El mismo traje para todas las misas

No me gustaría que el título de este post fuera considerado irreverente por el lector. Nada más lejos de mi intención. Quiero salir al paso -eso sí- a una cierta pretensión, bastante extendida, de utilizar el mismo patrón para todas las misas. Como si la celebración de la eucaristía tuviera que resultar milimétricamente la misma en todas partes, en cualquier tipo de iglesia y para todo tipo de comunidades y asambleas. Quienes pretenden esto parten de un presupuesto, a mi modo de ver equivocado. Piensan que las normas del misal, donde se regula el modo de celebrar la eucaristía, constituyen una especie de corsé o de modelo estándar utilizable de modo inflexible en todas y cada una de las celebraciones. Es un error.

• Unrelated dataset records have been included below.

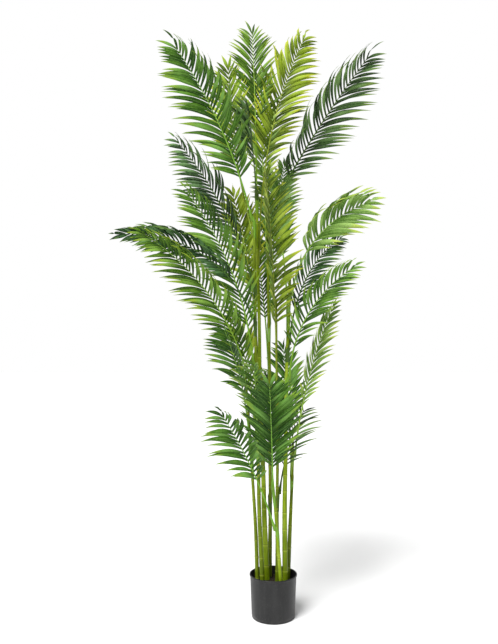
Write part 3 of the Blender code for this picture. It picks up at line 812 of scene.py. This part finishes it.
def make_studio():
    bpy.ops.mesh.primitive_plane_add(size=FLOOR_SIZE, location=(0, 0, FLOOR_HEIGHT))
    floor = bpy.context.object
    floor.name = "studio_floor"
    n = Nodes("pale_floor", roughness=0.75, specular=0.2)
    wash = n.noise(n.object_place(), 0.8, 2.0)
    floor.data.materials.append(n.set(Base_Color=n.ramp(wash, [(0.3, 0.92), (0.7, 0.95)])))
    light_studio()


def light_studio():
    """A white backdrop, a dimmer even light all round, a broad sun, and softboxes in front and behind."""
    world = bpy.data.worlds.new("studio_white")
    bpy.context.scene.world = world
    world.use_nodes = True
    tree = world.node_tree
    seen = tree.nodes["Background"]
    seen.inputs["Color"].default_value = (1, 1, 1, 1)
    seen.inputs["Strength"].default_value = BACKDROP_STRENGTH
    lit = tree.nodes.new("ShaderNodeBackground")
    lit.inputs["Color"].default_value = (1, 1, 1, 1)
    lit.inputs["Strength"].default_value = EVEN_LIGHT_STRENGTH
    path = tree.nodes.new("ShaderNodeLightPath")
    pick = tree.nodes.new("ShaderNodeMixShader")
    tree.links.new(path.outputs["Is Camera Ray"], pick.inputs[0])
    tree.links.new(lit.outputs[0], pick.inputs[1])
    tree.links.new(seen.outputs[0], pick.inputs[2])
    tree.links.new(pick.outputs[0], tree.nodes["World Output"].inputs["Surface"])
    add_light("key_sun", "SUN", (-1.5, -2.4, 4.0), (0, 0, 0), radians(28), 4.1)
    add_light("front_softbox", "AREA", (0.6, -3.4, 1.6), (0, 0, 1.1), 1.8, 22)
    add_light("back_left_softbox", "AREA", (-2.6, 2.4, 2.2), (0, 0, 1.0), 2.0, 22)
    add_light("back_right_softbox", "AREA", (2.6, 2.4, 2.2), (0, 0, 1.0), 2.0, 22)


def add_light(name, kind, place, target, size, power):
    """size is an area light's side in metres, or a sun's angle in radians."""
    light = bpy.data.lights.new(name, kind)
    if kind == "SUN":
        light.angle = size
    else:
        light.size = size
    light.energy = power
    obj = bpy.data.objects.new(name, light)
    bpy.context.scene.collection.objects.link(obj)
    obj.location = place
    obj.rotation_euler = (Vector(target) - Vector(place)).to_track_quat("-Z", "Y").to_euler()


def make_camera():
    """Level, at the height of the plant's middle, a little left of the pot."""
    data = bpy.data.cameras.new("camera")
    data.lens = CAMERA_LENS_MM
    data.sensor_width = 36
    data.clip_start = 0.05
    camera = bpy.data.objects.new("camera", data)
    bpy.context.scene.collection.objects.link(camera)
    camera.location = CAMERA_PLACE
    camera.rotation_euler = (pi / 2, 0, 0)
    bpy.context.scene.camera = camera


def main():
    make_camera()
    make_studio()
    make_pot()
    make_soil()
    for name, cane in CANES.items():
        make_cane(name, cane)
    for name, frond in FRONDS.items():
        make_frond(name, frond)
    bpy.context.scene.view_settings.view_transform = "Standard"


main()
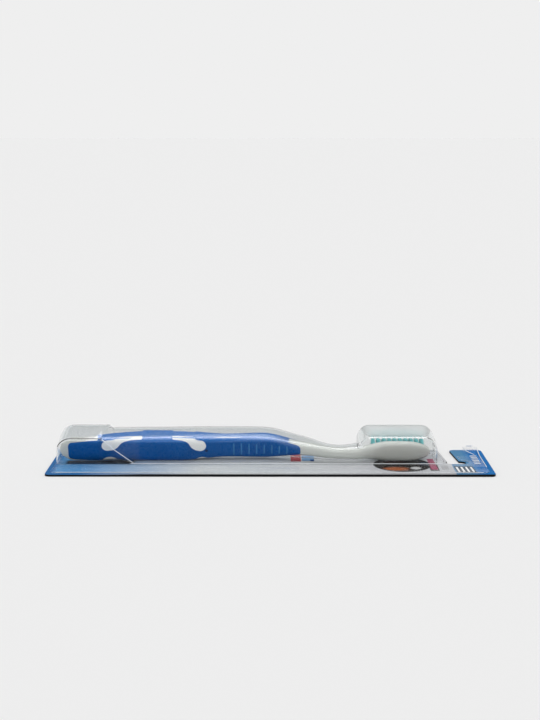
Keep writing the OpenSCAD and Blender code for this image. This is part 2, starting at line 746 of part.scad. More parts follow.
// The loose end of the peel tab, which slants up from the flange
module peel_tab() {
    translate([0, tab_root_y - blister_t, card_t]) rotate([tab_slant, 0, 0]) linear_extrude(blister_t)
        rounded_sheet(flange_x1 - tab_w, flange_x1, 0, tab_len, tab_w / 3);
}

module grip_bars() {
    bar_x = flange_x1 - (tab_w + tab_bar_len) / 2;
    for (i = [0:tab_bars - 1])
        translate([bar_x, tab_root_y - over - i * tab_bar_pitch - tab_bar_w, card_t])
            cube([tab_bar_len, tab_bar_w, blister_t + tab_bar_h]);
}

module blister_shell() {
    color("lightcyan", 0.35) difference() {
        union() {
            translate([0, 0, card_t]) linear_extrude(blister_t) flange_outline();
            peel_tab();
            grip_bars();
            bubble(0, 0);
            tail_pocket(0, 0);
            tail_ramp(0, 0);
            head_pocket(0, 0);
        }
        bubble(blister_t, over);
        tail_pocket(blister_t, over);
        tail_ramp(blister_t, over);
        head_pocket(blister_t, over);
    }
}

function two_digits(i) = i < 10 ? str("0", i) : str(i);
function tuft_name(i) = str("tuft_", two_digits(i + 1));
handle_core();
grip_overmould();
tuft_anchors();
rear_card();
printed_card();
blister_shell();
for (i = [0:len(tufts) - 1]) tuft(i);
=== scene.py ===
"""Dressed scene of a manual toothbrush that lies in a clear blister on its hanging card."""
import math
import random
import bmesh
import bpy
from mathutils import Matrix, Vector


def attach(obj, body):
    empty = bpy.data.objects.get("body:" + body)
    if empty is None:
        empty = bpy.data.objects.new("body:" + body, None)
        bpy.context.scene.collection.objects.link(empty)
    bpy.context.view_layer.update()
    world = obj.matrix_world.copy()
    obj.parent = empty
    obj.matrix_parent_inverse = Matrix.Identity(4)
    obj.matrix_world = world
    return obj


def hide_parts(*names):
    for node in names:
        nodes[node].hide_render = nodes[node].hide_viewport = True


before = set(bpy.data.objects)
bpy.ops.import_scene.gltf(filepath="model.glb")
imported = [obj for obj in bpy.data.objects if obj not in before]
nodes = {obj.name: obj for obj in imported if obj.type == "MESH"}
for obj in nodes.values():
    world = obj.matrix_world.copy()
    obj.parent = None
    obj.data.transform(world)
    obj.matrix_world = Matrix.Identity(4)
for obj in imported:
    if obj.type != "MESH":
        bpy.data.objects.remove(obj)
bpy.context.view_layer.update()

MM = 0.001

# Sizes of the real thing, in mm
CARD_LEN, CARD_W, CARD_T, SEAL = 224.0, 52.0, 1.0, 0.02
BRUSH_LEN, TAIL_ROUND, TIP_ROUND, END_SHARE = 190.0, 8.0, 13.0, 0.12
# Where the brush lies: tail end, distance and height of its belly, and its dip and roll in degrees
BRUSH_X0 = 4 - CARD_LEN / 2
BRUSH_Y, REST_Z, DIP, ROLL, BELLY_X = -0.8, 6.87284, 0.425103, 16.0, 45.0
NAPE_X, ROW_X = 152.0, 161.2
HEEL_X = NAPE_X + (ROW_X - NAPE_X) * 0.76
HANDLE_CORNER, NECK_CORNER, HEAD_CORNER = 3.8, 2.3, 3.4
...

Cuando un grupo de animadores de la pastoral litúrgica se reúne para preparar una celebración debe prestar una atención especial a toda una serie de componentes que pueden condicionar el tipo de celebración que se va a proyectar. Habrá que evaluar si se trata de una comunidad de fieles muy o poco numerosa; si se trata de un grupo de niños, de jóvenes, de personas adultas, o de un grupo heterogéneo; habrá que considerar el lugar, las condiciones del espacio celebrativo y la distribución de los mismos. Respecto al contenido de la celebración habrá que considerar si se trata de una fiesta especial o de un domingo cualquiera; habrá que decidir qué cantos se van a cantar y en qué momentos, dónde se van a introducir las moniciones, los momentos de silencio o de reflexión compartida, en el caso de que ésta sea posible; habrá que reflexionar sobre el contenido de la oración de los fieles, teniendo en cuenta las circunstancias del momento y las condiciones concretas de la comunidad celebrante. No habrá que dejar a la improvisación del último momento la designación de quienes tengan que prestar los servicios de lectores, acompañantes del sacerdote o directores de los cantos.

Todos estos extremos nos van a obligar a proyectar una celebración adecuada a la comunidad que va a reunirse y a las circunstancias que rodean su experiencia cristiana. En ningún caso podemos copiar la forma de celebrar que se practica en la catedral cuando preside el obispo y trasladar ese modelo a una pequeña parroquia de pueblo o a la capilla de una comunidad de monjas. Hay que idear siempre un modelo de celebración adecuado a las exigencias que nos impone el lugar y, sobre todo, la comunidad cristiana reunida. Esa es la clave. No basta con coger el libro, limitarse a leer mecánicamente los textos prescritos y ejecutar como un autómata los ritos que nos prescriben las rúbricas.

Al hacer lo que estoy proponiendo no estamos contraviniendo las normas litúrgicas. Al contrario. La Constitución litúrgica del Vaticano II invita a interpretar las normas litúrgicas con un espíritu abierto y flexible: “La liturgia no pretende imponer una rígida uniformidad en aquello que no afecta a la fe o al bien de toda la comunidad […]; por el contrario, respeta y promueve el genio y las cualidades peculiares de las distintas razas y pueblos” (a. 37). Y a continuación: “Al revisar los libros litúrgicos […], se admitirán variaciones y adaptaciones legítimas a los diversos grupos, regiones y pueblos” (a. 38). Estos son los principios generales, los grandes criterios rectores. Luego, al plasmar en la nueva normativa estos criterios, la nueva liturgia abre siempre amplias posibilidades de selección y de comportamiento; tratándose de saludos, moniciones o explicaciones catequéticas, nunca impone textos fijos, sino que ofrece la posibilidad de alternativas diferentes. Si uno se toma la molestia de comparar la normativa de los nuevos libros litúrgicos con las rúbricas existentes en los viejos libros preconciliares, observará con estupor el sorprendente paso que se ha operado desde la meticulosidad insufrible de los viejos libros hasta la sana flexibilidad de la nueva liturgia.


Aquí nos movemos en un terreno movedizo, de difícil asiento. Los comportamientos y las sensibilidades que se advierten en el campo de la pastoral litúrgica se mueven, por una parte, entre el hieratismo sacralizante, inmovilista y encorsetado, que se resisten a bajar del pedestal y huyen espantados de la frescura de palabras directas y espontaneas; y, por otra parte, los que han tomado como consigna la improvisación sin trabas y la anarquía; los que toman partido por cualquier invento litúrgico sin el más mínimo sentido crítico y sin prestar atención a los grandes criterios renovadores.

Termino con una llamada al equilibrio, a la serenidad, a la sensatez. Hay que respetar la tradición sin caer en el inmovilismo; hay que utilizar las estructuras existentes y los libros oficiales sin caer en el servilismo inoperante. Hay que alentar la libertad profética de los orantes sin perder nunca las exigencias de la comunión eclesial en la fe y en el amor.